Allow me to save you the trouble of having to read this book: the Nazis thought American laws relating to marriage between people of different "races" were inspirational. Its tarted up like a bigger scandal than it is frankly, and the book focuses on what the Nazis said about the laws rather than discussing the restrictions themselves.… (mere)
fionaanne | 5 andre anmeldelser | Nov 11, 2021 |
This book should have been 50 pages at most. Felt very repetitious, as others have pointed out.
tiptonaj | 5 andre anmeldelser | Jan 24, 2021 |
This book is fascinating, disturbing, and nuanced. With the bold title, and swastika on the cover, the book certainly turns heads (I learned quickly that I probably should have taken the book cover off while reading it in public). However, at the end of the day the author is a law professor, and like most law professors writes in a hedged, and nuanced tone. The book suggests more than tells, but is a valuable read regardless. At some level, the book seems not to match the provocative title at all, but I argue that this makes it more worth reading than otherwise.

At the core of Whitman's thesis is that American legal traditions and laws in the late 1890s-1930s are more influential (influential to Whitman does not mean the Nazis always admired or approved but does mean beyond superficial intellectual engagement) in Nazi thinking than previously suggested in the historical literature. People looking for silver bullet answers that America is to blame for the Nazi regime will be sorely disappointed. Whitman does not argue that the Nazis lifted American laws or that the American legal tradition is responsible for the horrible crimes of the Nazis.

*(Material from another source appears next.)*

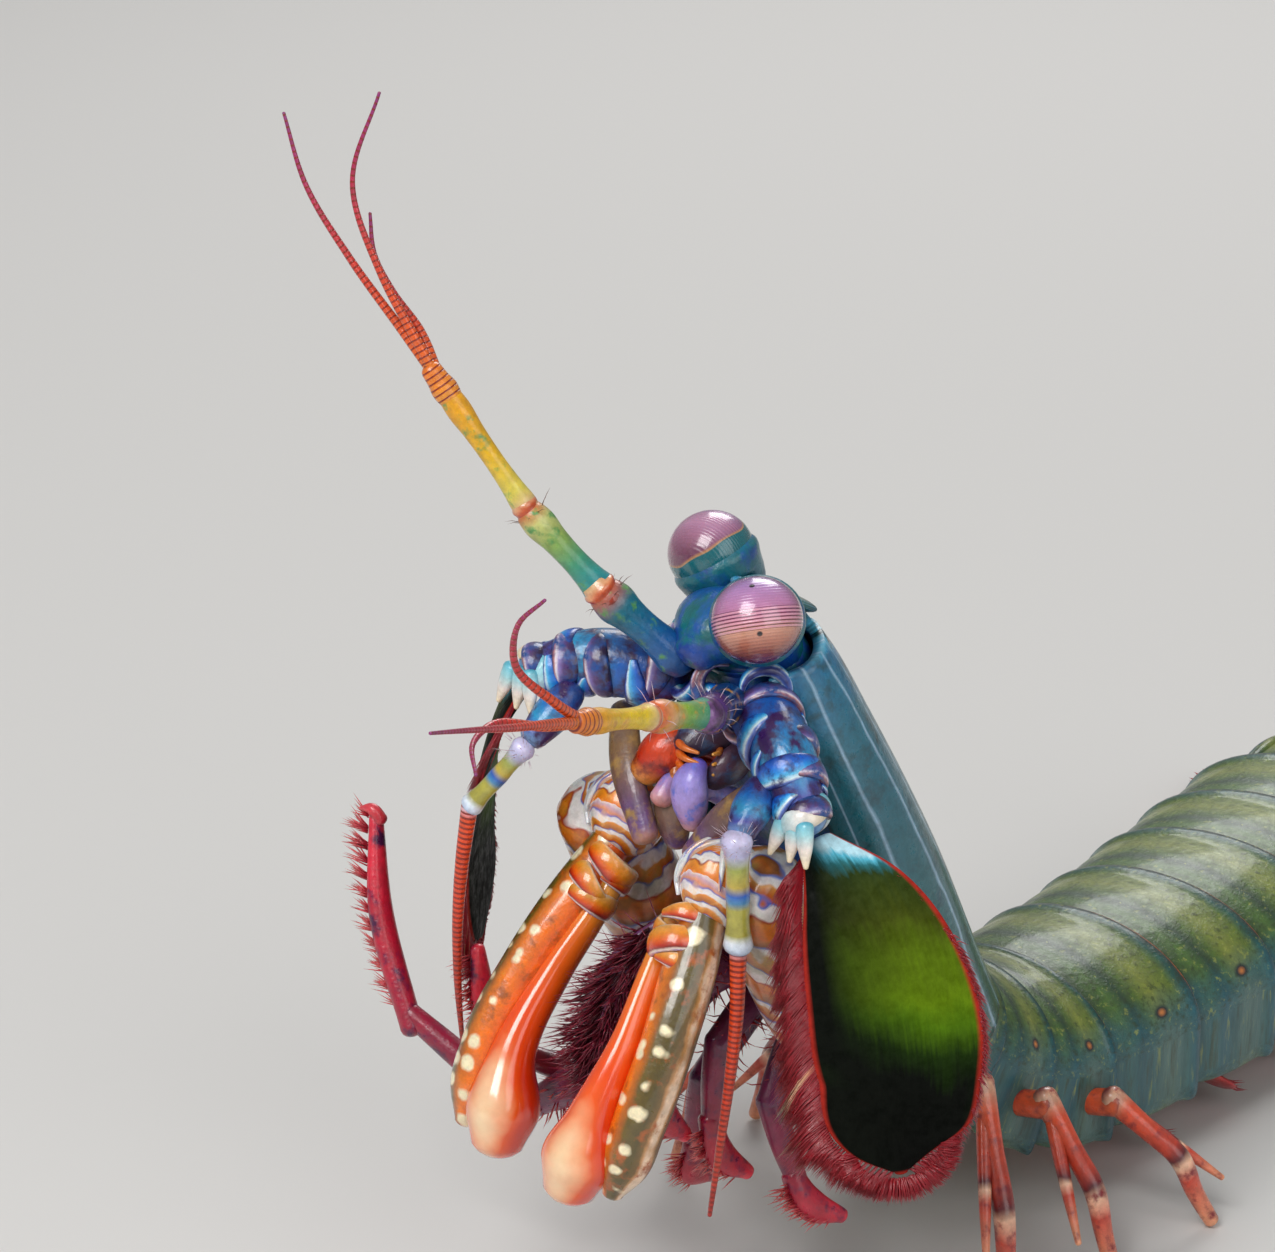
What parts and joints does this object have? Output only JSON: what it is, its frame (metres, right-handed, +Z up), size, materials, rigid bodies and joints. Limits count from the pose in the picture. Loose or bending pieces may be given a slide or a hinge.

His argument is more subtle, he argues that America was a "model" for the Nazis (the Nazi attitude towards the United States at least before the war seemed ambiguous, they approved of certain American race laws but saw Germany as the logical culmination of such laws, and the US in constant threat of backsliding into its liberal open door traditions). Through varied and meticulously researched historical record piecing (this itself is worth the read without the analysis), Whitman shows that the Nazis were deeply interested and surprisingly well versed in American law in the areas of Jim Crow, immigration law and most damningly anti-miscegenation laws. Partially, this was not unique in that this was something that the Anglo-legal world had in common but since the United States was the leading power of the world it provided an interesting model for Nazi legal thought. Unflatteringly, Whitman argues that America was on the frontier of race law. Whitman shows that there was intense domestic Nazi interest and discussion of American law from within Mein Kampf to the internal discussions leading up to the Nuremberg laws. The Nazis were particularly interested in the laws that created de facto second class citizenship in the US for non-whites (ultimately, choosing to not wrestle with the American struggle between the 14th amendment equality guarantees and its de facto removal of citizenship rights through literacy tests and disenfranchisement but choosing to have an openly racist state). Interestingly, the Nazis found some American measures such as the one drop rule and racial social segregation as too extreme and harsh. Whitman admits that obviously, the Nazis had to adapt Jim Crow to their racist policies towards Jews, but that did not rule out the use of Jim Crow as a legal model for trained lawyers. The Nazis praised early American immigration laws creating quotas on nationalities (unique in the world at the time) as recognition of "healthy" race policy.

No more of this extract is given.